Is it just a myth that writers tend to be prone to fits of melancholia? (And yes, I’ve always wanted to write that in a sentence—fits of melancholia. Just lovely. So much more romantic a term than depression.)


The link between writers and depression, though still controversial, has been well documented. The question is, does writing make one prone to depression or are depressed persons more likely to become writers? I know that young women in the princess sports, (figure skating, gymnastics and ballet,) are more likely than the average person to develop eating disorders, but is that because the sport does it to them or is it because the very qualities needed to become successful in the sport—focus, discipline, drive and control—are the same traits present in many young women who develop eating disorders? Are the qualities that make a writer—the ability to spend large chunks of time in isolation, the tendency to live inside your own head, high levels of empathy—evident in many people prone to depression?

It’s sort of like the chicken or the egg thing.

In reality, it’s probably a bit of both. Writing can be lonely and isolating. Writers generally do possess high levels of empathy—it’s what helps create living breathing characters, after all. But empathy in a world filled with suffering can be overwhelming. Writing as a profession draws a lot of criticism and rejection. It’s rather like the fashion industry.  Models go out on calls, put their looks on display and are told, “Nope, not what we’re looking for, you don’t get the job.” What they hear is, “Not good enough.” Writers send out a manuscript or a book, (AKA OUR HEART), and are told, “It’s just not my cup of tea, sorry.” What we hear is, “YOU SUCK.” Then when the novel or article goes public, you get many people slamming your heart, I mean writing.

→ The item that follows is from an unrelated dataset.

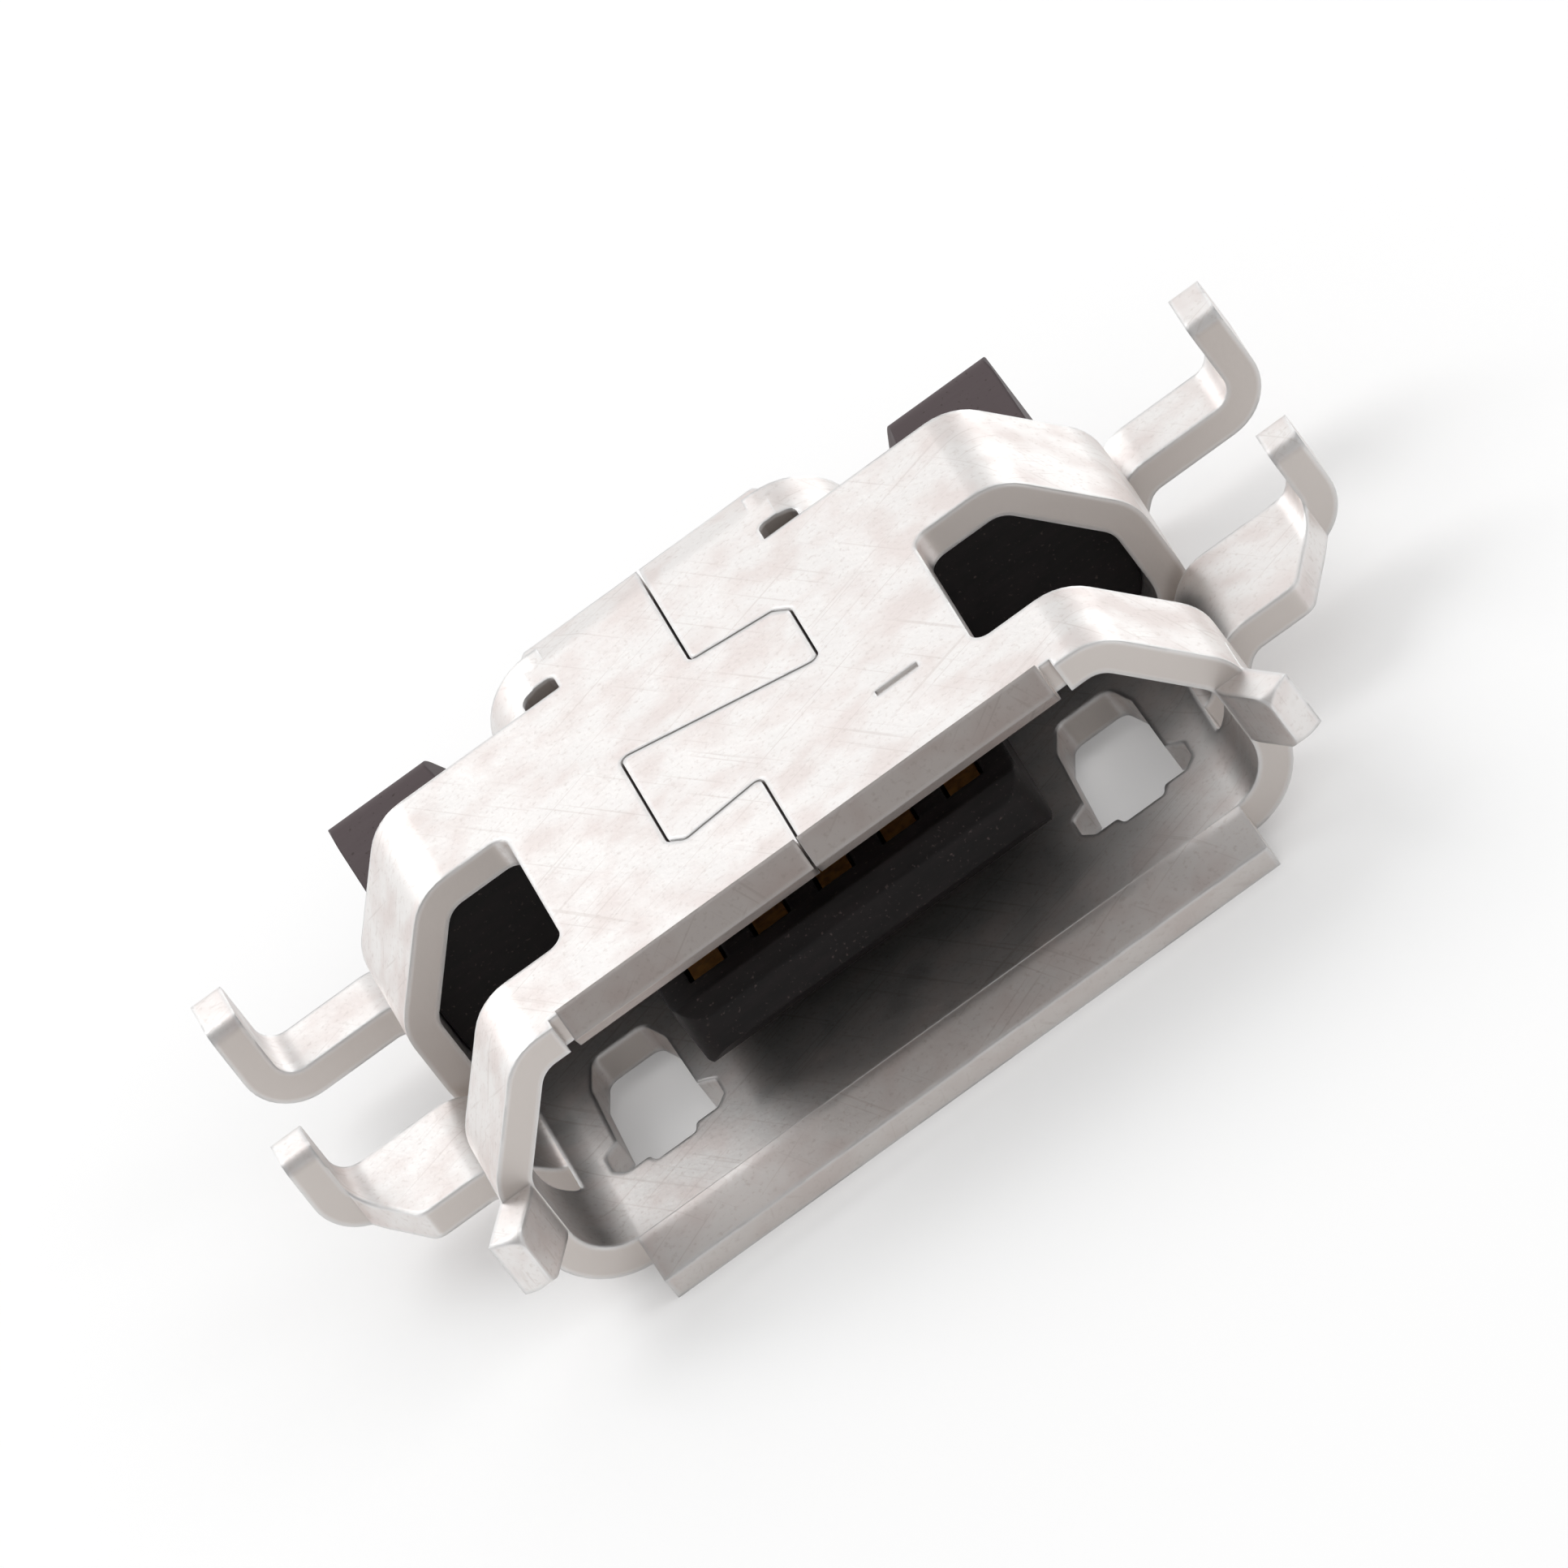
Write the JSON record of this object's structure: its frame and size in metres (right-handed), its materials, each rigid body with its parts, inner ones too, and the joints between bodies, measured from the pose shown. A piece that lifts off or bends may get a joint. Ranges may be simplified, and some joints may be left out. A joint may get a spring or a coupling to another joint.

That’s depressing shiz, right there.

The list of great writers who suffered from mental illness is long; Poe, (pictured), Hemingway, Fitzgerald, Plath, Twain, Tennessee Williams… the list goes on and on.

A wonderful article by Cody Delistraty catalogues a study done by Andreas Fink at the University of Graz in Austria. The study found a relationship between the ability to come up with an idea and the inability to suppress the precuneus while thinking. According to Delistraty, The precuneus is the area of the brain that shows the highest levels of activation during times of rest and has been linked to self-consciousness and memory retrieval.

Delistraty writes, “For most people, this area of the brain only lights up at restful times when one is not focusing on work or even daily tasks. For writers and creatives, however, it seems to be constantly activated. Fink’s hypothesis is that the most creative people are continually making associations between the external world and their internal experiences and memories. They cannot focus on one thing quite like the average person. Essentially, their stream of ideas is always running — the tap does not shut off — and, as a result, creative people show schizophrenic, borderline manic-depressive tendencies. Really, that’s no hyperbole. Fink found that this inability to suppress the precuneus is seen most dominantly in two types of people: creatives and psychosis patients.”

Well, that makes me feel better.

This link fascinates me. I’m not an expert in mental health or mental illness, but I have done research on the subject and for the next month will share strategies that I have learned that will help writers maintain their mental health. But I am also including a disclaimer… if you have had suicidal thoughts or have thought about harming yourself or others, please, please call for help.